• [GIVEN EXERCISE] Repeat, please, only the lines from the top of the data down to the line with "return np.column_stack((points[:, 0], BACK_Y"; include both of those lines.
>> START INFORMATION SHOWN
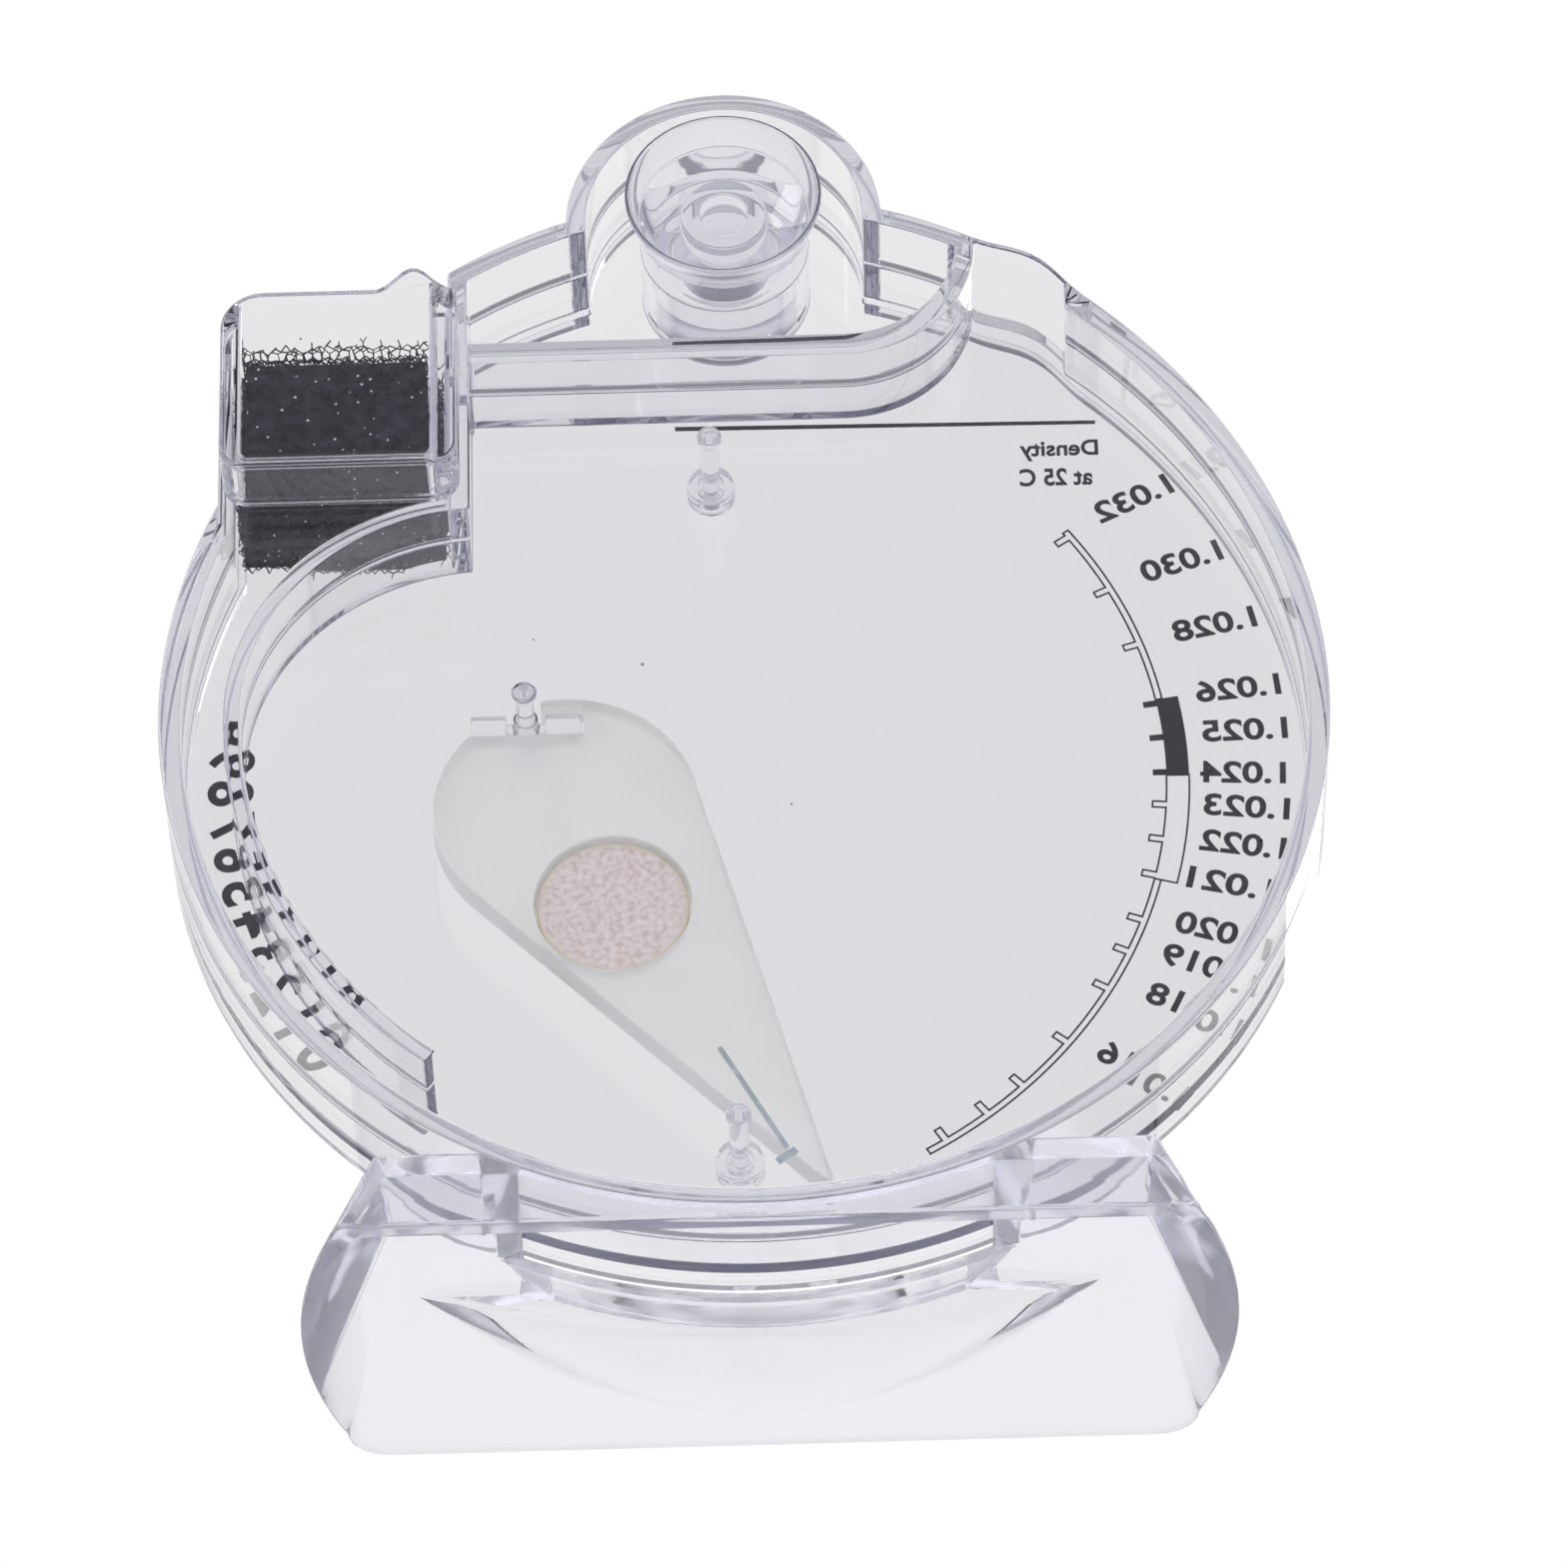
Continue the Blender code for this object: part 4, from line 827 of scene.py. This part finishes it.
def struts_mesh(name, starts, ends, radii, rng):
    """A closed three-sided bar for each strut: centre + r (a cos t + b sin t), with a and b across it."""
    along = ends - starts
    along /= np.linalg.norm(along, axis=1)[:, None]
    across = np.cross(along, rng.normal(size=along.shape))
    across /= np.linalg.norm(across, axis=1)[:, None]
    third = np.cross(along, across)
    turn = np.arange(3) * 2 * math.pi / 3
    ring = across[:, None] * np.cos(turn)[:, None] + third[:, None] * np.sin(turn)[:, None]
    ring = radii[:, None, None] * ring
    points = np.concatenate((starts[:, None] + ring, ends[:, None] + ring), axis=1)
    base = np.arange(len(starts))[:, None, None] * 6
    sides = base + np.array([(0, 1, 4, 3), (1, 2, 5, 4), (2, 0, 3, 5)])
    caps = base + np.array([(2, 1, 0), (3, 4, 5)])
    mesh = bpy.data.meshes.new(name)
    faces = sides.reshape(-1, 4).tolist() + caps.reshape(-1, 3).tolist()
    mesh.from_pydata(points.reshape(-1, 3), [], faces)
    return mesh_object(name, mesh)


def in_place(points):
    """Points (x, depth, z) from the outlines' middle, as places in the frame."""
    return np.column_stack((points[:, 0], BACK_Y - points[:, 1], MIDDLE_Z + points[:, 2]))


rng = np.random.default_rng(4)
points, pairs = kelvin_struts((front_room[0][0], back_room[1][0], FOAM_BOTTOM),
                              (front_room[0][1], front_room[1][1], FOAM_TOP + OPEN_OVER), FOAM_CELL, rng)
torn = rng.uniform(0, TORN, len(points))[:, None] * (points[:, 2:] > FOAM_TOP - TORN_FROM)
reach = foam_reach(points - (0, 0, 1) * torn)[pairs]
near_side = (reach < STRUT_DEPTH).any(axis=1)
near_top = (points[pairs][:, :, 2] > FOAM_TOP - OPEN_TOP).any(axis=1)
kept = (reach > 0).all(axis=1) & (near_side | near_top)
starts, ends = points[pairs[kept, 0]], points[pairs[kept, 1]]
foam = struts_mesh("foam", in_place(starts), in_place(ends),
                   STRUT * rng.uniform(*STRUT_SPREAD, len(starts)), rng)
print("foam struts:", len(starts))

# %% [markdown]
# ## Heart of the foam
# Light that enters the block is lost between its struts. So its heart is a plain dark block, a skin
# below the surface and lower at the top, where the photograph shows light between the strands.

# %% Heart of the foam
def below_skin(span):
    """A (low, high) span made shorter by the skin at both ends."""
    return span[0] + FOAM_SKIN, span[1] - FOAM_SKIN


heart_top = FOAM_TOP - 4 * FOAM_SKIN
core = bar(below_skin(front_room[0]), below_skin(front_room[1]), (FOAM_BOTTOM + 2 * FOAM_SKIN, heart_top))
carve(core, [bar(below_skin(back_room[0]), (back_room[1][0] + FOAM_SKIN, 2 * PLATE),
                 (back_room[2][0] + FOAM_SKIN, heart_top))], "UNION")
carve(core, [disc(ring_x, ring_z, ring_room + FOAM_SKIN, -2 * OVER, DIAL, 256)])
core.data.materials.append(foam_material)
foam.data.materials.append(foam_material)
with bpy.context.temp_override(active_object=foam, selected_editable_objects=[foam, core]):
    bpy.ops.object.join()
foam.name = "filter_foam_block"
print("foam block", len(foam.data.polygons), "faces")
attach(foam, "foam")
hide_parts("filter_foam")

# %% [markdown]
# ## Printed scale
# The scale is pad printed in black on the outside of the dial plate, for a reader in front, so from
# behind it reads backwards through the clear case. Each mark is a thin layer of ink let a little
# into the plate, so that it shows from both sides. The scale is bent, because the arm turns about
# a pivot and not about the middle of the case. Its angles and places were read off the photograph.

# %% Marks of the scale
SCALE_X, SCALE_Z = 0.0099, -0.0008
BAND, WIDE_BAND, LINE_IN, TICK_IN, TICK = 0.0586, 0.06045, 0.05785, 0.0563, 0.0008
INK_UNDER, INK_OVER, OUTLINE, LETTER_WEIGHT = 0.00003, 0.00004, 0.00022, 0.025


def ink_slab(name, loops):
    """A layer of ink on the dial, let a little into it."""
    return slab(name, loops, DIAL - INK_UNDER, DIAL + INK_OVER)


def on_scale(radius, degrees):
    """Points round the scale's middle; the angle starts at -X and rises."""
    turn = np.radians(degrees)
    return np.column_stack((SCALE_X - radius * np.cos(turn), SCALE_Z + radius * np.sin(turn)))


def comb(outer, high, low, ticks):
    """A band from a high to a low angle, with a tooth for each tick on its inner side."""
    sweep = np.linspace(low, high, max(3, int(abs(high - low))))
    points = [on_scale(outer, sweep)]
    half = math.degrees(TICK / 2 / TICK_IN)
    edges = [high]
    for tick in ticks:
        top, bottom = min(tick + half, high), max(tick - half, low)
        stretch = np.linspace(edges[-1], top, max(2, int(abs(edges[-1] - top))))
        if edges[-1] - top > 0.01:
            points.append(on_scale(LINE_IN, stretch))
        points.append(on_scale(np.array([TICK_IN, TICK_IN]), [top, bottom]))
        edges.append(bottom)
    if edges[-1] - low > 0.01:
        stretch = np.linspace(edges[-1], low, max(2, int(abs(edges[-1] - low))))
        points.append(on_scale(LINE_IN, stretch))
    return np.vstack(points)


def offset(points, distance):
    """A closed outline moved to its left by a distance, corners kept square."""
    side = np.roll(points, -1, axis=0) - points
    side /= np.hypot(*side.T)[:, None]
    left = np.column_stack((-side[:, 1], side[:, 0]))
    middle = left + np.roll(left, 1, axis=0)
    middle /= np.hypot(*middle.T)[:, None]
    return points + middle * (distance / np.maximum(0.5, np.sum(middle * left, axis=1)))[:, None]


def ink_marks(name, parts, body, colour):
    """Join printed marks into one piece."""
    for part in parts:
        part.data.materials.clear()
        part.data.materials.append(colour)
    with bpy.context.temp_override(active_object=parts[0], selected_editable_objects=parts):
        bpy.ops.object.join()
    parts[0].name = name
    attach(parts[0], body)
    print(name, len(parts[0].data.vertices), "points")
    return parts[0]


def lettering(words, x, z, heading, height, width=None):
    """Words fitted to a height and a width, centred on a place, with their line turned to a heading."""
    curve = bpy.data.curves.new("lettering", "FONT")
    curve.body = words
    curve.offset = LETTER_WEIGHT
    curve.extrude = 0.5
    flat = mesh_object("lettering", curve)
    bpy.context.view_layer.update()
    mesh = bpy.data.meshes.new_from_object(flat.evaluated_get(bpy.context.evaluated_depsgraph_get()))
    bpy.data.objects.remove(flat)
    points = np.empty(len(mesh.vertices) * 3)
    mesh.vertices.foreach_get("co", points)
    points = points.reshape(-1, 3)
    low, high = points.min(axis=0), points.max(axis=0)
    grow = height / (high[1] - low[1])
    stretch = width / (high[0] - low[0]) if width else grow
    points = (points - (low + high) / 2) * (stretch, grow, INK_UNDER + INK_OVER)
    mesh.vertices.foreach_set("co", points.ravel())
    middle = BACK_Y - DIAL - (INK_OVER - INK_UNDER) / 2
    mesh.transform(Matrix.Translation((x, middle, MIDDLE_Z + z)) @ Matrix.Rotation(-heading, 4, "Y")
                   @ Matrix.Rotation(math.pi / 2, 4, "X"))
    weld(mesh)
    return mesh_object("lettering", mesh)


# %% [markdown]
# ## The whole scale
# Ticks stand at angles round the scale's middle, and numerals beside them point at the pivot. The
# good range for a tank is the one filled band. A fill line, a caption and plain digits complete it.

# %% Printed scale
TICKS = {"1.032": 34.2, "1.030": 25.6, "1.028": 17.3, "1.026": 8.9, "1.025": 4.2, "1.024": -0.6,
         "1.023": -5.0, "1.022": -9.7, "1.021": -14.6, "1.020": -20.8, "1.019": -25.3,
         "1.018": -30.7, "1.017": -39.1, "1.016": -46.6, "1.015": -51.9, "1.014": -57.6}
NUMERALS = {"1.032": (-0.0458, 0.0371), "1.030": (-0.0510, 0.0280), "1.028": (-0.0544, 0.0190),
            "1.026": (-0.0567, 0.0100), "1.025": (-0.0572, 0.0042), "1.024": (-0.0567, -0.0017),
            "1.023": (-0.0569, -0.0064), "1.022": (-0.0562, -0.0115), "1.021": (-0.0545, -0.0168),
            "1.020": (-0.0528, -0.0231), "1.019": (-0.0510, -0.0276), "1.018": (-0.0490, -0.0330),
            "1.016": (-0.0430, -0.0410)}
NUMERAL_HEIGHT, NUMERAL_WIDTH = 0.0030, 0.0098
BANDS = ((BAND, 35.0, 9.4, False), (WIDE_BAND, 9.4, -1.0, True), (WIDE_BAND, -1.0, -15.1, False),
         (BAND, -15.1, -60.0, False))
FILL_LINE = ((-0.0419, 0.0480), (0.0074, 0.0486), (0.0074, 0.0492), (-0.0419, 0.0485))
CAPTION = (("Density", -0.0375, 0.0443, 0, 0.0029, 0.0092), ("at 25 C", -0.0370, 0.0405, 0, 0.0025, 0.0085))
DIGITS_RADIUS, DIGIT_HEIGHT, FIRST_DIGIT, DIGIT_STEP = 0.0590, 0.0053, -36, 4.4

marks = []
for outer, high, low, solid in BANDS:
    ticks = [angle for angle in TICKS.values() if low < angle < high]
    shape = comb(outer, high, low, ticks)
    loops = [shape] if solid else [offset(shape, OUTLINE / 2), offset(shape, -OUTLINE / 2)]
    marks.append(ink_slab("band", loops))
for words, (x, z) in NUMERALS.items():
    heading = math.atan2(PIVOT_Z - z, PIVOT_X - x)
    marks.append(lettering(words, x, z, heading, NUMERAL_HEIGHT, NUMERAL_WIDTH))
marks.append(ink_slab("fill_line", [np.array(FILL_LINE)]))
marks += [lettering(*line) for line in CAPTION]
for place, number in enumerate("0123456789"):
    heading = math.radians(FIRST_DIGIT + DIGIT_STEP * place)
    x, z = DIGITS_RADIUS * math.cos(heading), DIGITS_RADIUS * math.sin(heading)
    marks.append(lettering(number, x, z, heading + math.pi / 2, DIGIT_HEIGHT))
scale_print = ink_marks("scale_print", marks, "case", ink)


# %% [markdown]
# ## Pointer
# The arm is read by a grey line along its tip, with a short cross stroke, printed on the side that
# faces the back plate.

# %% Pointer
def stroke(name, start, end, width):
    """A straight painted line between two places on the near side of the arm."""
    start, end = np.array(start), np.array(end)
    side = np.array((start[1] - end[1], end[0] - start[0])) / math.dist(start, end) * width / 2
    loop = np.array([start - side, end - side, end + side, start + side])
    return slab(name, [loop], ARM_NEAR - INK_OVER, ARM_NEAR + INK_UNDER)


pointer = [stroke("line", (0.0037, -0.0424), (-0.0035, -0.0556), 0.0006),
           stroke("cross", (-0.0045, -0.0559), (-0.0024, -0.0574), 0.0009)]
ink_marks("pointer_line", pointer, "arm", pointer_ink)

# %% [markdown]
# ## Size
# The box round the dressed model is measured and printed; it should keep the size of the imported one.

# %% Finish
low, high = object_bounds()
print("dressed box in mm:", [round(1000 * v) for v in high - low])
>> END INFORMATION SHOWN
• [SOLVED EXERCISE]
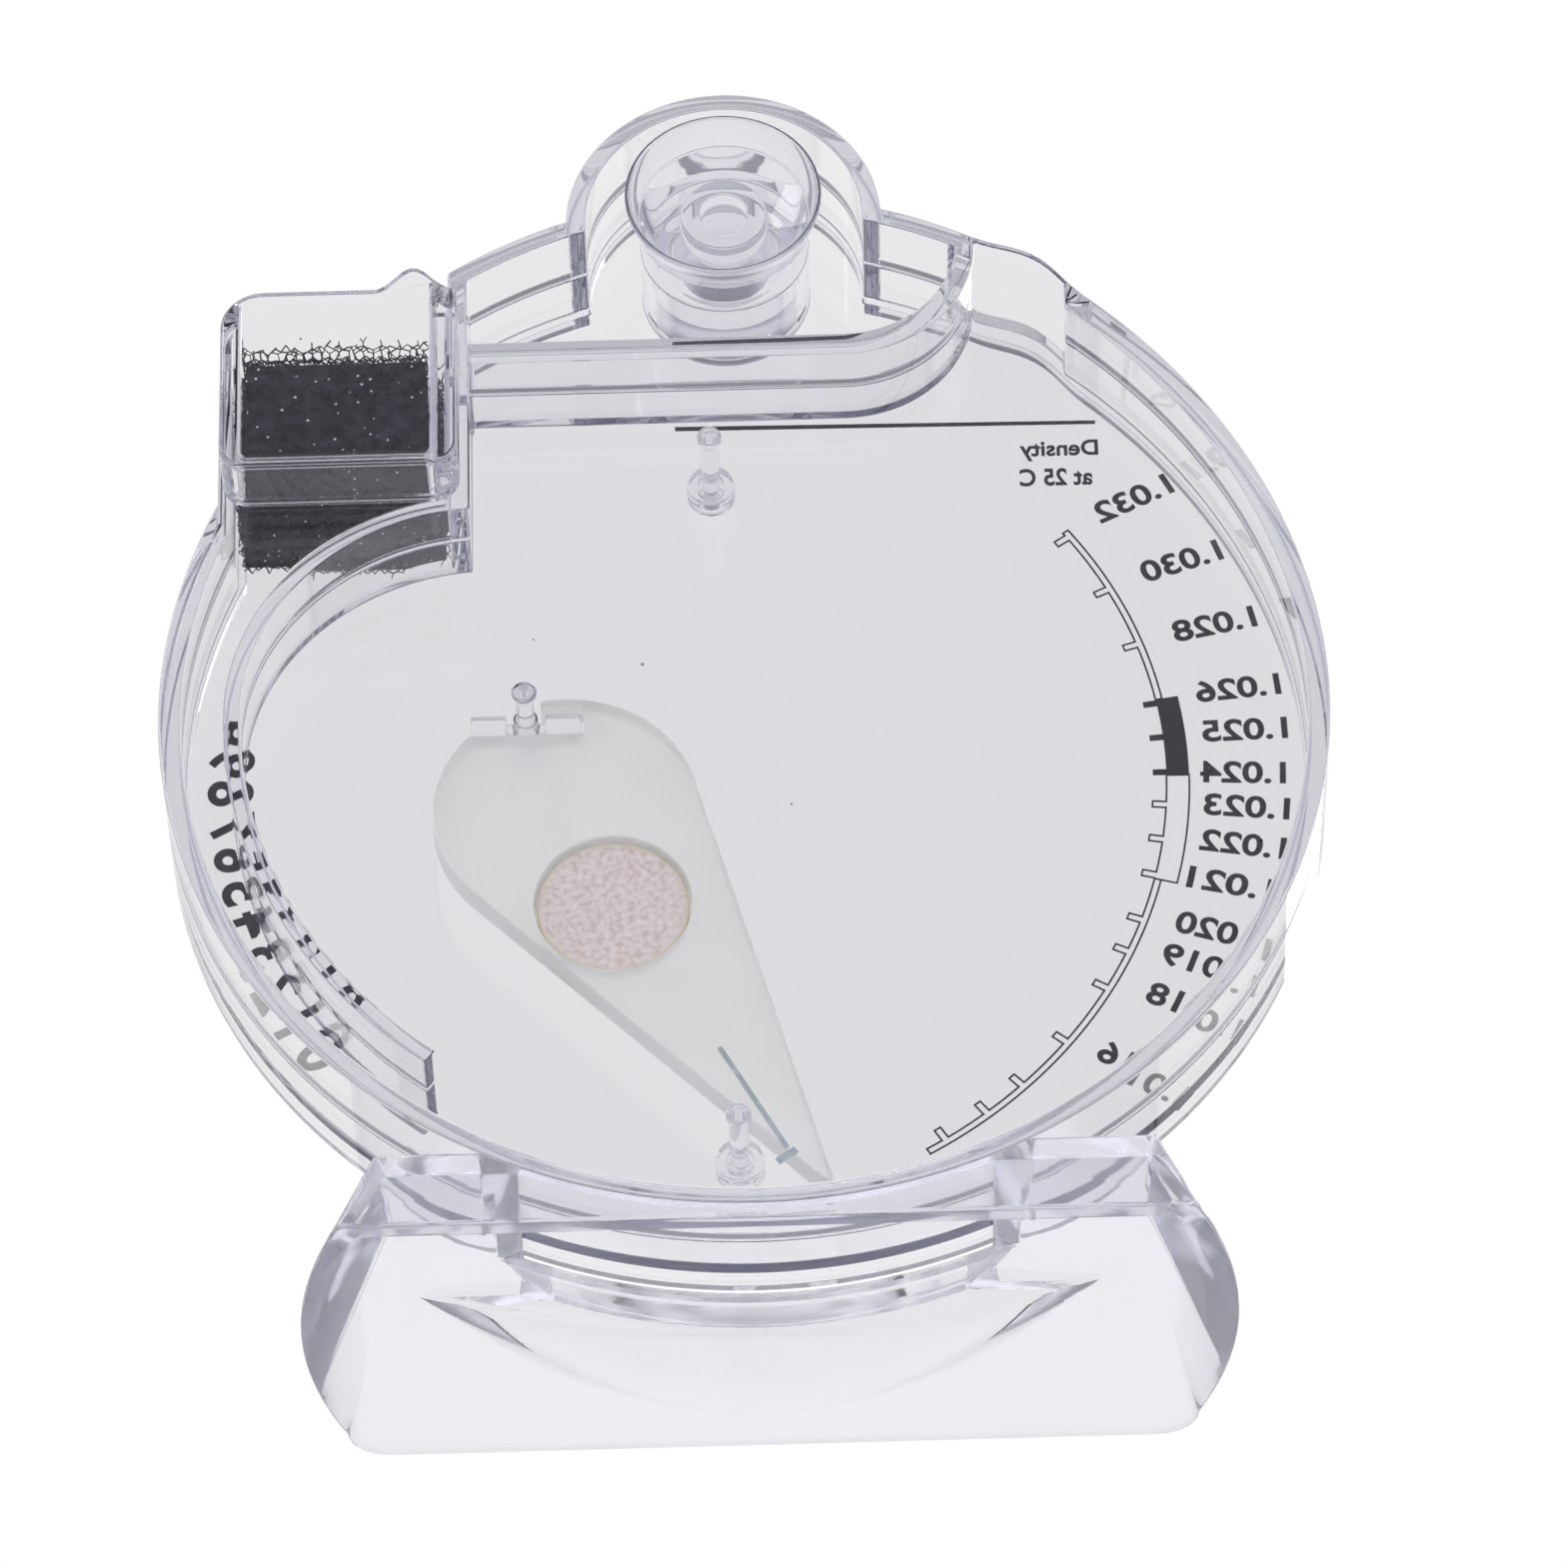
Continue the Blender code for this object: part 4, from line 827 of scene.py. This part finishes it.
def struts_mesh(name, starts, ends, radii, rng):
    """A closed three-sided bar for each strut: centre + r (a cos t + b sin t), with a and b across it."""
    along = ends - starts
    along /= np.linalg.norm(along, axis=1)[:, None]
    across = np.cross(along, rng.normal(size=along.shape))
    across /= np.linalg.norm(across, axis=1)[:, None]
    third = np.cross(along, across)
    turn = np.arange(3) * 2 * math.pi / 3
    ring = across[:, None] * np.cos(turn)[:, None] + third[:, None] * np.sin(turn)[:, None]
    ring = radii[:, None, None] * ring
    points = np.concatenate((starts[:, None] + ring, ends[:, None] + ring), axis=1)
    base = np.arange(len(starts))[:, None, None] * 6
    sides = base + np.array([(0, 1, 4, 3), (1, 2, 5, 4), (2, 0, 3, 5)])
    caps = base + np.array([(2, 1, 0), (3, 4, 5)])
    mesh = bpy.data.meshes.new(name)
    faces = sides.reshape(-1, 4).tolist() + caps.reshape(-1, 3).tolist()
    mesh.from_pydata(points.reshape(-1, 3), [], faces)
    return mesh_object(name, mesh)


def in_place(points):
    """Points (x, depth, z) from the outlines' middle, as places in the frame."""
    return np.column_stack((points[:, 0], BACK_Y - points[:, 1], MIDDLE_Z + points[:, 2]))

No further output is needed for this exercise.